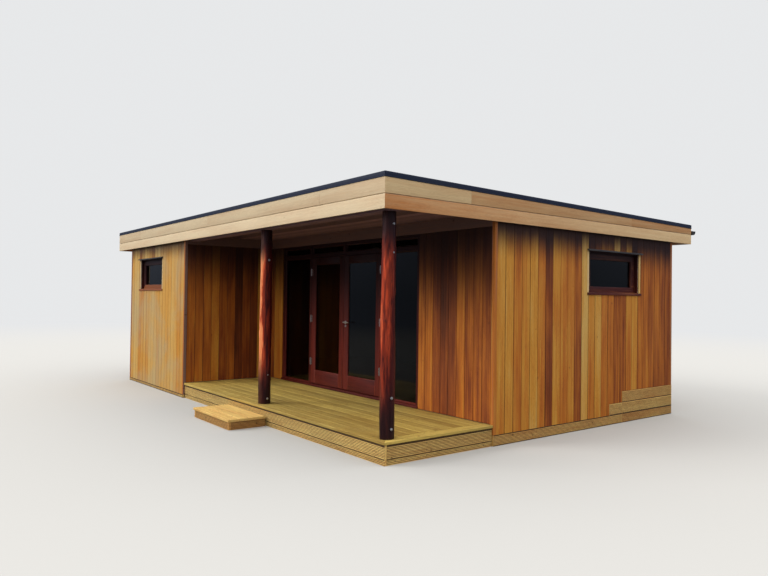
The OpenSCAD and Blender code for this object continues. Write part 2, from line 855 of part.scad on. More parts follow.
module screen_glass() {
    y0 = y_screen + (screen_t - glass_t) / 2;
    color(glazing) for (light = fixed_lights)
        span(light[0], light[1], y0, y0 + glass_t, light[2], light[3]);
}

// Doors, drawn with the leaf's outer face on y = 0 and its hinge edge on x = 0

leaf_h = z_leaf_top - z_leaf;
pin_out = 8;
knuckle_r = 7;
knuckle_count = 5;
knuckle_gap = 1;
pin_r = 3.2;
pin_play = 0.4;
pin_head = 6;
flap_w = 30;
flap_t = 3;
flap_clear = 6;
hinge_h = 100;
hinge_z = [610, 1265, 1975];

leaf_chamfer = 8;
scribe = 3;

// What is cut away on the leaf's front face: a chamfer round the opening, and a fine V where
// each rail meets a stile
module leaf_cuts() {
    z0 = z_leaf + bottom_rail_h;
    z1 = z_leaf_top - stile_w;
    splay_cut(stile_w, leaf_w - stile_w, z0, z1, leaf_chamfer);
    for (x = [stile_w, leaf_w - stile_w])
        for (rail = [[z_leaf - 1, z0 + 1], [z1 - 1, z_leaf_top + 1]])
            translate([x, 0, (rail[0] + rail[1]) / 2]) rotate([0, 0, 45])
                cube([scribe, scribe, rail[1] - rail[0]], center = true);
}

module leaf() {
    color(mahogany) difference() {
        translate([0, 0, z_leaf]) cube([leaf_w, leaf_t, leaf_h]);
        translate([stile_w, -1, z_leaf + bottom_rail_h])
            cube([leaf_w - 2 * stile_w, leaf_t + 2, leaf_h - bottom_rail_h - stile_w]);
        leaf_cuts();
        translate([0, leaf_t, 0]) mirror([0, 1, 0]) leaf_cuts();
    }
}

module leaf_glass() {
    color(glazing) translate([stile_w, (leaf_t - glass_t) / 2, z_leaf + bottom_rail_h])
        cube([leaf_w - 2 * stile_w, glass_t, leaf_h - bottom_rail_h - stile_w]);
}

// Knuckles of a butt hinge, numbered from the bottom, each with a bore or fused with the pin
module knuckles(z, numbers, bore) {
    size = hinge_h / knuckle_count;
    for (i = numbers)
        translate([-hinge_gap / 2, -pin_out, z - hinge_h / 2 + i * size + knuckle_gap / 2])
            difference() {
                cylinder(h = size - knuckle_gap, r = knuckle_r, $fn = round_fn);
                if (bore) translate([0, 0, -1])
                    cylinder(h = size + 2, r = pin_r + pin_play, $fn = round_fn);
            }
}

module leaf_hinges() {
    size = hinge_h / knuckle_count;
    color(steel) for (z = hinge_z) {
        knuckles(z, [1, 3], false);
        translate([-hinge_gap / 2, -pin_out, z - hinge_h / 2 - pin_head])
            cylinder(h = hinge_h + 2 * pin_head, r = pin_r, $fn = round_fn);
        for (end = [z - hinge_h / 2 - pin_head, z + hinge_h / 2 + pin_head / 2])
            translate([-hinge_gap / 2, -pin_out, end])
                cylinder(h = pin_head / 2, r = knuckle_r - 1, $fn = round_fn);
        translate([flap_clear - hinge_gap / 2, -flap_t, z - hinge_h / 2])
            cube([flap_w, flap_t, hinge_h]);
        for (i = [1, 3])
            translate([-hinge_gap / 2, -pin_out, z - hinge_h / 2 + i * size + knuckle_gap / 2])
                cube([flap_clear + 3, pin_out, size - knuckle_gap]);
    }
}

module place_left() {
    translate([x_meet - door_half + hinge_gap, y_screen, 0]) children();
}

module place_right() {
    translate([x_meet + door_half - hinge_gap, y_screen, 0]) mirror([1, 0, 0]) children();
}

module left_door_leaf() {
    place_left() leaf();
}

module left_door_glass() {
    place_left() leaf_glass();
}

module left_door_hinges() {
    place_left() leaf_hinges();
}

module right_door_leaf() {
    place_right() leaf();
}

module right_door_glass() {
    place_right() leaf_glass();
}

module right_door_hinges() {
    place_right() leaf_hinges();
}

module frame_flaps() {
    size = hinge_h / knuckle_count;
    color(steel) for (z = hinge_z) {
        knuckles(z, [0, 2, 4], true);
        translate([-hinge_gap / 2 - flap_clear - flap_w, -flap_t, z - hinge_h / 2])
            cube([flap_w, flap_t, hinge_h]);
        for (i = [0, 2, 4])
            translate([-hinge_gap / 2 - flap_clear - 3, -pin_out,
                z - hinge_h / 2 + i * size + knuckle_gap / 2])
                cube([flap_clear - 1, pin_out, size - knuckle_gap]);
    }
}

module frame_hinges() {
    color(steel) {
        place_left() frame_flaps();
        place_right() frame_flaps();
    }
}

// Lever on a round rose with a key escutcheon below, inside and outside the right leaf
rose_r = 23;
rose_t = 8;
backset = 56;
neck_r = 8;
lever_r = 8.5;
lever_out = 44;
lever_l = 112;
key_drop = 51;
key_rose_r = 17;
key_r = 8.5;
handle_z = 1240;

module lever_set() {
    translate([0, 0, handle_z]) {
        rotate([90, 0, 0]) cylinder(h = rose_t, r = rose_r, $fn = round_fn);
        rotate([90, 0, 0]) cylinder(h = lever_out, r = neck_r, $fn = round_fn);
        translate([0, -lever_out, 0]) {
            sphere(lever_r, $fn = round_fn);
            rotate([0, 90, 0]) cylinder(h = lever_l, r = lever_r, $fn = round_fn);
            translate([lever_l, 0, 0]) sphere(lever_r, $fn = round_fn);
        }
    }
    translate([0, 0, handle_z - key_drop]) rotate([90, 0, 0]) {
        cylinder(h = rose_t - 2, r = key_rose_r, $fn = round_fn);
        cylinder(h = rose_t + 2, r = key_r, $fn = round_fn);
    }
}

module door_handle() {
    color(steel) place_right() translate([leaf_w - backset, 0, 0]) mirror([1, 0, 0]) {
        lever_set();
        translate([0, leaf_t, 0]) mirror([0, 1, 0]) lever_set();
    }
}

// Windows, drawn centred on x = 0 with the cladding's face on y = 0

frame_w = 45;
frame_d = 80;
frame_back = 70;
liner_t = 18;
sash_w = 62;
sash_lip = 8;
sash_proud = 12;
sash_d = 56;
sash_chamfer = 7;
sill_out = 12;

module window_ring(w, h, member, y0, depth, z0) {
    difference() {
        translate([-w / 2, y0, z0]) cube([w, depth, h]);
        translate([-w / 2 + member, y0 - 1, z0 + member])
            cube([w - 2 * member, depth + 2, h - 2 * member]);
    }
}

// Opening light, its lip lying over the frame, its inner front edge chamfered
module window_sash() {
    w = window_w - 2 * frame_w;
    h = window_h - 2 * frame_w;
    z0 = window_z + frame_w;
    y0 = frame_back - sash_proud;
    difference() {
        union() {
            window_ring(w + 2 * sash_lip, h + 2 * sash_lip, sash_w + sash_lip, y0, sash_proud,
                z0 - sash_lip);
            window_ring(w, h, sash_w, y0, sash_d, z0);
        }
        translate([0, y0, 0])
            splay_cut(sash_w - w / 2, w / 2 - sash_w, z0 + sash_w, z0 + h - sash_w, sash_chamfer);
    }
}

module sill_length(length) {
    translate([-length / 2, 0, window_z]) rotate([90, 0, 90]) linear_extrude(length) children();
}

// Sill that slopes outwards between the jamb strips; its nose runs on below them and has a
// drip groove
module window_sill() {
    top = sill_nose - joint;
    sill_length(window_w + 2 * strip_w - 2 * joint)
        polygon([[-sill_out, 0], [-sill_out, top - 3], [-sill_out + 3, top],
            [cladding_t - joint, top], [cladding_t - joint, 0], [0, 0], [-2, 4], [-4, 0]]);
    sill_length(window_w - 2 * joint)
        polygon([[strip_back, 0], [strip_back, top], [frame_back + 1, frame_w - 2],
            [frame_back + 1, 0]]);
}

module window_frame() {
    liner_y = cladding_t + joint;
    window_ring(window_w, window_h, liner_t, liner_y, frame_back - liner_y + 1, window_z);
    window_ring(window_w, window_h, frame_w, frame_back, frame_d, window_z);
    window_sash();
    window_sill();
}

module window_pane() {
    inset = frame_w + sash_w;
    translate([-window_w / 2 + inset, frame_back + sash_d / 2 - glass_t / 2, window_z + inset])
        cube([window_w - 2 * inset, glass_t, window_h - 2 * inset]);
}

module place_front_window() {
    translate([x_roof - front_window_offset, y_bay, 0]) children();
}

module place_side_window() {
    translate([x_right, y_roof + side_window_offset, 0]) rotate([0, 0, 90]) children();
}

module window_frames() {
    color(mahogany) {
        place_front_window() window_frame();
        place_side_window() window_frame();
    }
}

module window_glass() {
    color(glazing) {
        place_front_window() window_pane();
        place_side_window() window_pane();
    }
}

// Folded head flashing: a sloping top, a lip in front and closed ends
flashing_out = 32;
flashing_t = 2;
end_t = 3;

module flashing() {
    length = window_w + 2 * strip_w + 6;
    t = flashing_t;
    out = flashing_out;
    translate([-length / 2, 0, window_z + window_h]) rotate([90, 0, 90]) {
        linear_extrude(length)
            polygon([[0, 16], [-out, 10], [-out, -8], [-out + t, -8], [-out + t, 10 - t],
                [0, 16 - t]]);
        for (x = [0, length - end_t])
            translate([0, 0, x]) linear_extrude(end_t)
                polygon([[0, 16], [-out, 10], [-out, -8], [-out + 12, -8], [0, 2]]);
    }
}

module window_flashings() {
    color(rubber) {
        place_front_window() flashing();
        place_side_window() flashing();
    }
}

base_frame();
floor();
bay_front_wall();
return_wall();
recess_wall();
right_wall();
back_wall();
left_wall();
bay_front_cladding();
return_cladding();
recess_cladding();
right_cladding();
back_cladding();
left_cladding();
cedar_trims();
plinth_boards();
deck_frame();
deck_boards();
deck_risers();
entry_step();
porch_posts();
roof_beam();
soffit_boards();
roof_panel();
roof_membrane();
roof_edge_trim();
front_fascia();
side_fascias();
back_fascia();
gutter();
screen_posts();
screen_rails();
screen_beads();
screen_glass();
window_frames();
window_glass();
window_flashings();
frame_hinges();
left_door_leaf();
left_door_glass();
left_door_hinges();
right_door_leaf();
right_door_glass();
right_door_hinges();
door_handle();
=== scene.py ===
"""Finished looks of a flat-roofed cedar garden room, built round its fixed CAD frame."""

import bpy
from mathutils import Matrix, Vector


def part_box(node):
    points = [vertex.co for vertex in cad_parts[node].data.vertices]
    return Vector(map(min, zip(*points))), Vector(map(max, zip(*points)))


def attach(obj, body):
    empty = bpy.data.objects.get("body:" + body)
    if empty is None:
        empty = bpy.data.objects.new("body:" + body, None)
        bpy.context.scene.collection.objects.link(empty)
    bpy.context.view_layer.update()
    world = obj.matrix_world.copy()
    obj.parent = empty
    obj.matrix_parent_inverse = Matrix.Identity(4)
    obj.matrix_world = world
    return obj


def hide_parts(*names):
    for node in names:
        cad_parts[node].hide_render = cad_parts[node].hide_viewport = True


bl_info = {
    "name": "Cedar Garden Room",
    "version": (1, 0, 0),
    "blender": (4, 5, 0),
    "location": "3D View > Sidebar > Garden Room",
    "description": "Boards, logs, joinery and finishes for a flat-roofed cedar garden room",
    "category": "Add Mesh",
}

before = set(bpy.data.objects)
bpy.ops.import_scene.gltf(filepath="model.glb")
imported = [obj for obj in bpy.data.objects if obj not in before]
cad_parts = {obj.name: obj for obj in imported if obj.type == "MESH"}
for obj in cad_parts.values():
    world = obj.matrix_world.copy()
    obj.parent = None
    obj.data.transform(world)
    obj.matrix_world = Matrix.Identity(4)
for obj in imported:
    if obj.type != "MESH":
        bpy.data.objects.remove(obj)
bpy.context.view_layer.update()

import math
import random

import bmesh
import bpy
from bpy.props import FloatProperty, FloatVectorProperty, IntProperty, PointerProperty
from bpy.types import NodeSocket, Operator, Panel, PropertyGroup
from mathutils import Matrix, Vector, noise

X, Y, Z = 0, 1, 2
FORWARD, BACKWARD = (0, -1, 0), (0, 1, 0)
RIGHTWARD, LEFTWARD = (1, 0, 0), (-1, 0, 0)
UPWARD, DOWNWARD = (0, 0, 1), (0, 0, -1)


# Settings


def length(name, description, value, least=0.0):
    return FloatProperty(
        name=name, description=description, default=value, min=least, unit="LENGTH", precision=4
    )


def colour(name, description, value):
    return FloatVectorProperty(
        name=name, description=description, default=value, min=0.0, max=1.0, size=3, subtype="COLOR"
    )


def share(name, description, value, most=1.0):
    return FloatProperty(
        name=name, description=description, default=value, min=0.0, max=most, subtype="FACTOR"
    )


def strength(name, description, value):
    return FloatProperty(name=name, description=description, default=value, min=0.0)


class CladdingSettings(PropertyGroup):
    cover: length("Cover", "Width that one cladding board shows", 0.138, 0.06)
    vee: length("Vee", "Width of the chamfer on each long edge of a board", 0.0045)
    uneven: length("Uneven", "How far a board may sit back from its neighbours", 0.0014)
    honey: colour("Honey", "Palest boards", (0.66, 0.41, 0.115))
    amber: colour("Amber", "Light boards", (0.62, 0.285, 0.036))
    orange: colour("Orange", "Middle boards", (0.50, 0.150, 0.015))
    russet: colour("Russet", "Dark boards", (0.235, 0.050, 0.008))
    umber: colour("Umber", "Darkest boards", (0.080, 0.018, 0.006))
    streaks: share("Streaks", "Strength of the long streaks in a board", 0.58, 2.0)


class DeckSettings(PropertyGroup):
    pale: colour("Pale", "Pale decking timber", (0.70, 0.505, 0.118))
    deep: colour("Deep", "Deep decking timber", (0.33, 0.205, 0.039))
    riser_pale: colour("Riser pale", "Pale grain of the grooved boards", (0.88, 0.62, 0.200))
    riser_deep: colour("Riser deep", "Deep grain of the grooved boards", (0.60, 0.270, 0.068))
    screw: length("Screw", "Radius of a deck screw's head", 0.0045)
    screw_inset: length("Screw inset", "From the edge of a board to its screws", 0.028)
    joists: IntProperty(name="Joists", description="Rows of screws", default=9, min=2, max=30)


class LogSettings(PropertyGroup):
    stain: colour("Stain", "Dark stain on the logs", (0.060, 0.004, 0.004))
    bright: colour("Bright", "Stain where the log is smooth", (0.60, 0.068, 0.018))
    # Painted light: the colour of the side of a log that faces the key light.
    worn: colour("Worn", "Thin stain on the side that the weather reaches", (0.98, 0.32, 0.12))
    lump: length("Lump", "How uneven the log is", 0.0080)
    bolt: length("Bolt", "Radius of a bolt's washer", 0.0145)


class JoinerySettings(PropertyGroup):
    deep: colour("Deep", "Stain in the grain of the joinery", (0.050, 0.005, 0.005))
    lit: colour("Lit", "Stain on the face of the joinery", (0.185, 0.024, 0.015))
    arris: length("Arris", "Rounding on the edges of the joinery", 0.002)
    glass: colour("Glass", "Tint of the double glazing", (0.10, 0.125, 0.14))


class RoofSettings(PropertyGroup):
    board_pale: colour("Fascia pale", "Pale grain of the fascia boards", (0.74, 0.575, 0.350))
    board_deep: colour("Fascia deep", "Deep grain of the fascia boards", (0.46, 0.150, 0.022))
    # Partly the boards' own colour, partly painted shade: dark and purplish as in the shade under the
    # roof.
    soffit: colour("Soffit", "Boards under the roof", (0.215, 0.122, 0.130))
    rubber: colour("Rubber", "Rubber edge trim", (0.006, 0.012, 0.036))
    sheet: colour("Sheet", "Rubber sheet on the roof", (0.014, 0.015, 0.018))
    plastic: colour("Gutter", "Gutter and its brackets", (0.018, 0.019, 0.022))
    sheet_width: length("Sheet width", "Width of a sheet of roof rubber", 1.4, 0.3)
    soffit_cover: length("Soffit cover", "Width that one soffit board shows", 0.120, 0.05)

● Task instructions
Exactly the lines from the one holding "base_frame();" through the one holding "for node in" should be printed, ends included.

● Written solution
base_frame();
floor();
bay_front_wall();
return_wall();
recess_wall();
right_wall();
back_wall();
left_wall();
bay_front_cladding();
return_cladding();
recess_cladding();
right_cladding();
back_cladding();
left_cladding();
cedar_trims();
plinth_boards();
deck_frame();
deck_boards();
deck_risers();
entry_step();
porch_posts();
roof_beam();
soffit_boards();
roof_panel();
roof_membrane();
roof_edge_trim();
front_fascia();
side_fascias();
back_fascia();
gutter();
screen_posts();
screen_rails();
screen_beads();
screen_glass();
window_frames();
window_glass();
window_flashings();
frame_hinges();
left_door_leaf();
left_door_glass();
left_door_hinges();
right_door_leaf();
right_door_glass();
right_door_hinges();
door_handle();
=== scene.py ===
"""Finished looks of a flat-roofed cedar garden room, built round its fixed CAD frame."""

import bpy
from mathutils import Matrix, Vector


def part_box(node):
    points = [vertex.co for vertex in cad_parts[node].data.vertices]
    return Vector(map(min, zip(*points))), Vector(map(max, zip(*points)))


def attach(obj, body):
    empty = bpy.data.objects.get("body:" + body)
    if empty is None:
        empty = bpy.data.objects.new("body:" + body, None)
        bpy.context.scene.collection.objects.link(empty)
    bpy.context.view_layer.update()
    world = obj.matrix_world.copy()
    obj.parent = empty
    obj.matrix_parent_inverse = Matrix.Identity(4)
    obj.matrix_world = world
    return obj


def hide_parts(*names):
    for node in names:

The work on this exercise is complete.